| TASK BRIEF |
In full and without alteration, give the listing again.

| COLLECTED MATERIAL |
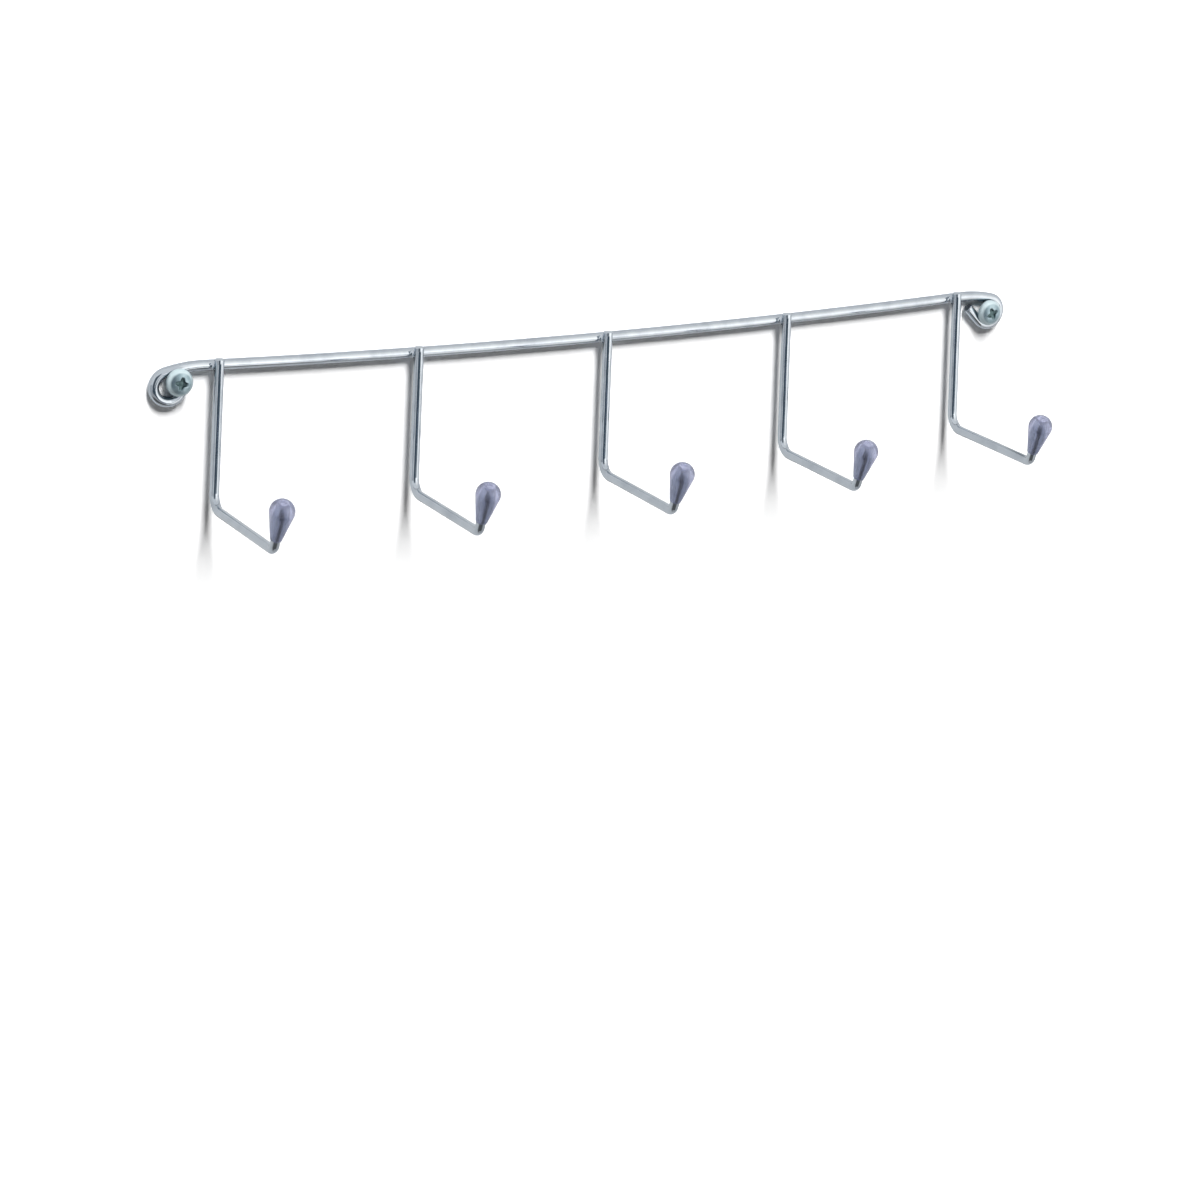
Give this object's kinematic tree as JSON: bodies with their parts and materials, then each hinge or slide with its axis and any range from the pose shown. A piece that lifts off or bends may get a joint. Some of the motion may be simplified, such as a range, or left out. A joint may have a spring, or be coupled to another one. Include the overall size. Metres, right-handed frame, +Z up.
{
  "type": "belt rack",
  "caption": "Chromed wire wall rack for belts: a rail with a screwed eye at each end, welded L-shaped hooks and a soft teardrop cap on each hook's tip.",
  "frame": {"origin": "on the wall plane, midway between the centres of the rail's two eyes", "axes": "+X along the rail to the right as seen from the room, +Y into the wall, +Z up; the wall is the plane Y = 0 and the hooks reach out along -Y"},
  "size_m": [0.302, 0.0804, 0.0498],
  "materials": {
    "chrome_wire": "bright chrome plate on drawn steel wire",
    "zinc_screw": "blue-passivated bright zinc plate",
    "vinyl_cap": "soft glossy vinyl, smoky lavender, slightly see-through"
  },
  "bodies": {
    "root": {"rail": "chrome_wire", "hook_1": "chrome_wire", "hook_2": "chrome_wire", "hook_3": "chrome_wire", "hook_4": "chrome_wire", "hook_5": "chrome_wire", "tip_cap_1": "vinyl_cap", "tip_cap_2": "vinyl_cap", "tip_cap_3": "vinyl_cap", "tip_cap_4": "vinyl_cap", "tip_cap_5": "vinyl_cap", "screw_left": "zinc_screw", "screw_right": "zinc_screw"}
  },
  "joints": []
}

| ANSWER TO THIS EXERCISE |
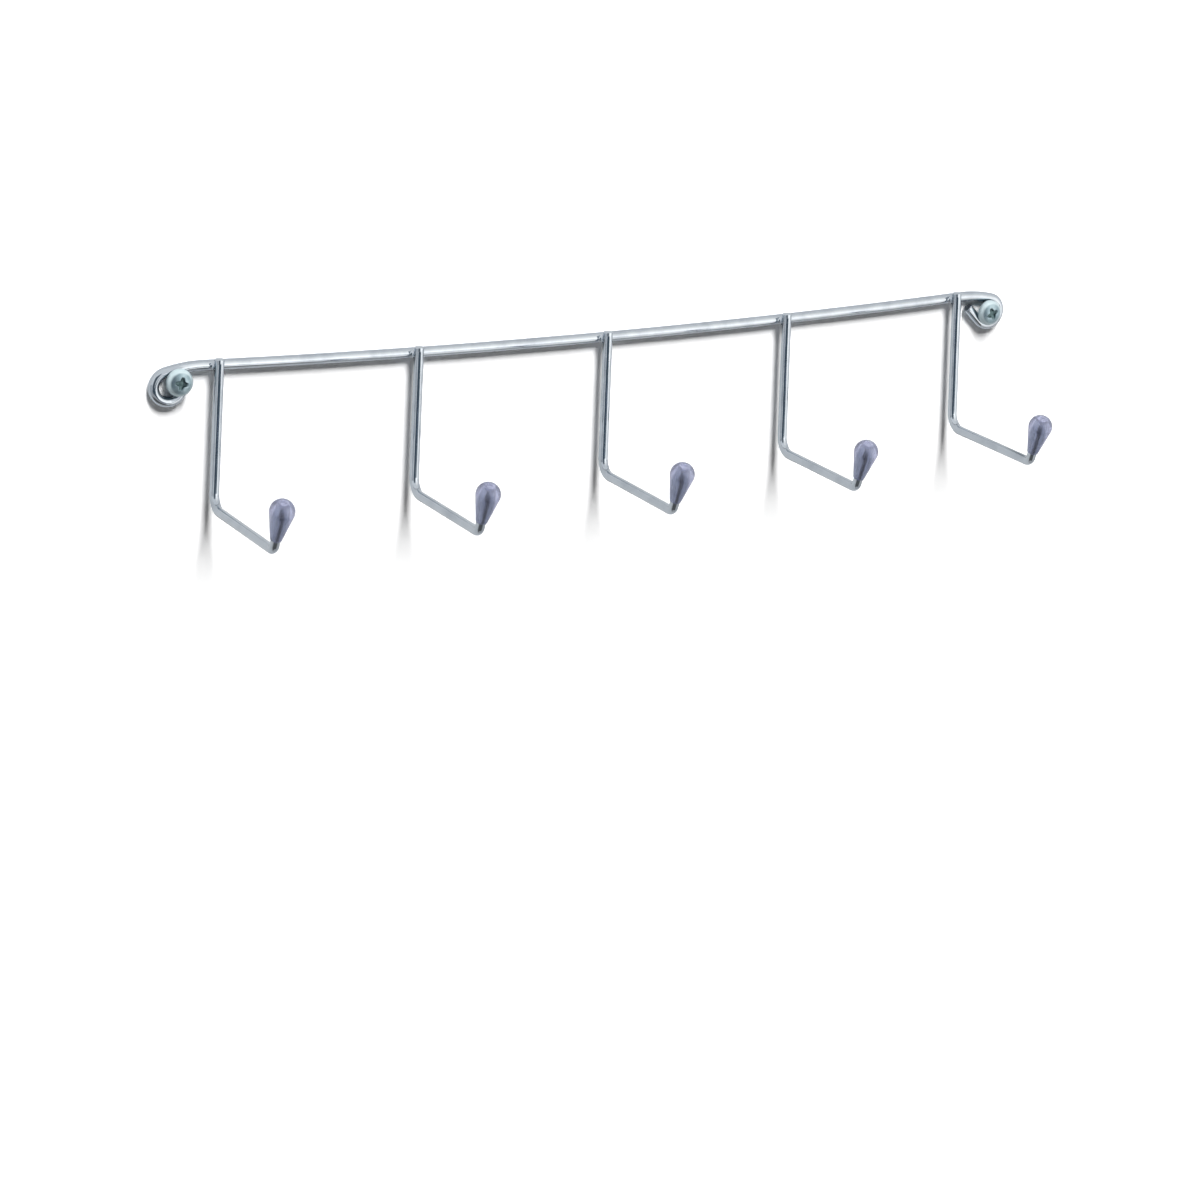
Give this object's kinematic tree as JSON: bodies with their parts and materials, then each hinge or slide with its axis and any range from the pose shown. A piece that lifts off or bends may get a joint. Some of the motion may be simplified, such as a range, or left out. A joint may have a spring, or be coupled to another one. Include the overall size. Metres, right-handed frame, +Z up.
{
  "type": "belt rack",
  "caption": "Chromed wire wall rack for belts: a rail with a screwed eye at each end, welded L-shaped hooks and a soft teardrop cap on each hook's tip.",
  "frame": {"origin": "on the wall plane, midway between the centres of the rail's two eyes", "axes": "+X along the rail to the right as seen from the room, +Y into the wall, +Z up; the wall is the plane Y = 0 and the hooks reach out along -Y"},
  "size_m": [0.302, 0.0804, 0.0498],
  "materials": {
    "chrome_wire": "bright chrome plate on drawn steel wire",
    "zinc_screw": "blue-passivated bright zinc plate",
    "vinyl_cap": "soft glossy vinyl, smoky lavender, slightly see-through"
  },
  "bodies": {
    "root": {"rail": "chrome_wire", "hook_1": "chrome_wire", "hook_2": "chrome_wire", "hook_3": "chrome_wire", "hook_4": "chrome_wire", "hook_5": "chrome_wire", "tip_cap_1": "vinyl_cap", "tip_cap_2": "vinyl_cap", "tip_cap_3": "vinyl_cap", "tip_cap_4": "vinyl_cap", "tip_cap_5": "vinyl_cap", "screw_left": "zinc_screw", "screw_right": "zinc_screw"}
  },
  "joints": []
}